Le Sénat décortique la communication de crise sur l’incendie de l’usine Lubrizol
Défaut d'information du public, système d'alerte dépassé, défaut de coordination des services de l'État, élus locaux et professionnels de santé laissés de côté… : la commission d'enquête du Sénat sur l'incendie de l'usine Lubrizol fait un constat sans appel et avance des propositions.
Chargée « d’évaluer l'intervention des services de l'État dans la gestion des conséquences environnementales, sanitaires et économiques de l'incendie de l'usine Lubrizol à Rouen », la commission a consacré à la communication 13 des 300 pages de son rapport. S’y ajoutent, en annexe, les 30 pages d’une étude « Lubrizol : communication de crise et réactions sur les réseaux sociaux ». Une seule professionnelle de la communication figure parmi les 74 « personnes entendues » : Hélène Bourges, chargée de campagne de Greenpeace.
Une incapacité à informer le plus clairement possible et en temps réel
« Sur le fond, la communication de crise des services de l’État a montré ses limites par son incapacité à informer le public de façon claire, prescriptive et pédagogique, et à utiliser efficacement l’ensemble des canaux de distribution disponibles (radio, télévision, presse, réseaux sociaux) », analyse le rapport. « Il est donc urgent de revoir la doctrine de communication de crise de l’État. Vouloir rassurer à tout prix fait perdre de vue l’objectif principal : informer le plus clairement possible et en temps réel, quitte à adapter la communication publique en fonction du déroulé des événements. »

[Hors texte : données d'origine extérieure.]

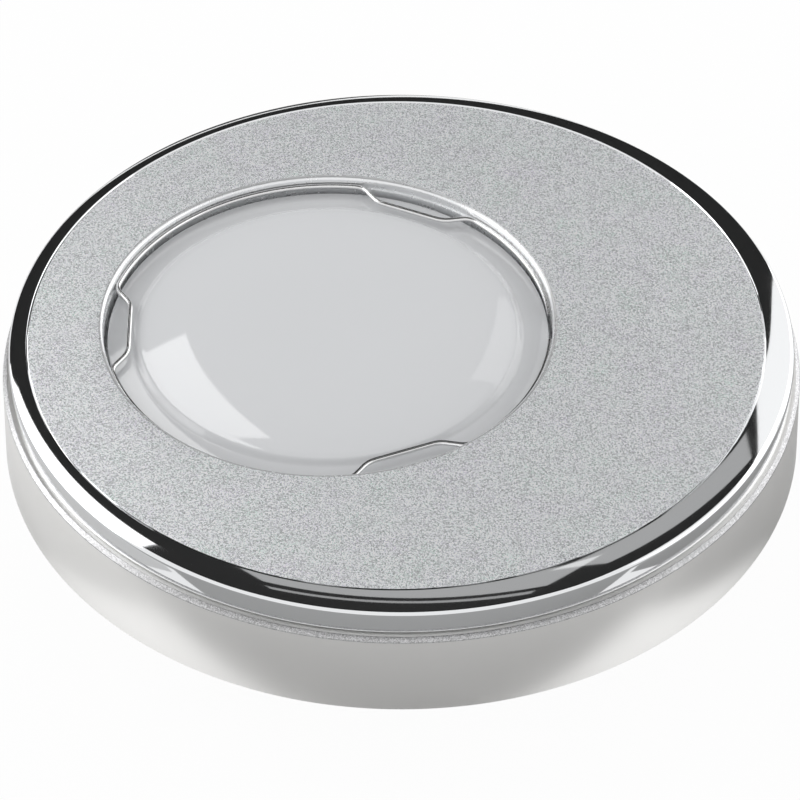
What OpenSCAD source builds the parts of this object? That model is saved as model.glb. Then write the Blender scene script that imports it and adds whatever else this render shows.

L’analyse, détaillée, identifie une série de faiblesses, comme l’absence du suivi en temps réel des réseaux sociaux (l’accident a généré 200 000 tweets en 24 heures), et conduit à des « enseignements principaux » :
- « le caractère profondément anxiogène de la gestion des risques industriels et technologiques pour une population qui ne dispose pas d’une solide culture du risque et de la sécurité » ;
- « le fossé entre, d’une part, l’attitude et la communication des services de l’État et du Gouvernement et, d’autre part, les attentes de la population en matière d’information sur le déroulement de la crise, son origine et ses conséquences ».
Le rapport souligne aussi que « les pouvoirs publics doivent faire davantage confiance à la population et s’appuyer sur elle pour mieux gérer la crise, plutôt que la considérer comme un agent gênant, aux réactions irrationnelles et imprévisibles ».
Le rapport sénatorial fait plusieurs propositions pour clarifier et moderniser au plus vite la doctrine de communication de l’État, à l’échelle centrale et déconcentrée :
- mieux préparer la survenue d’accidents industriels par des exercices réguliers ;
- poursuivre la formation continue des agents susceptibles de communiquer lors d’une crise ;
- mieux séquencer les messages à délivrer en fonction des canaux de distribution disponibles et des publics ;
- donner une orientation claire aux acteurs locaux.
Un défaut d'information du public sur les risques industriels
Aujourd’hui, 90 % des Français se sentent mal informés sur les risques que présentent les installations industrielles et chimiques, et 10 % à peine affirment savoir comment réagir si un accident se produisait près de chez eux ! Ce constat a été confirmé par les résultats de la consultation des élus locaux réalisée par la commission d’enquête sur la plateforme dédiée du Sénat : 62 % des élus ont fait part d’un manque d’information sur les risques industriels et 78 % ont dit être peu ou pas associés aux exercices de sécurité civile.
Pour la commission d’enquête, le public, y compris les riverains des installations les plus dangereuses, est donc « le grand absent des politiques de prévention des risques » et l’accident de Rouen révèle une « demande sociale non satisfaite ».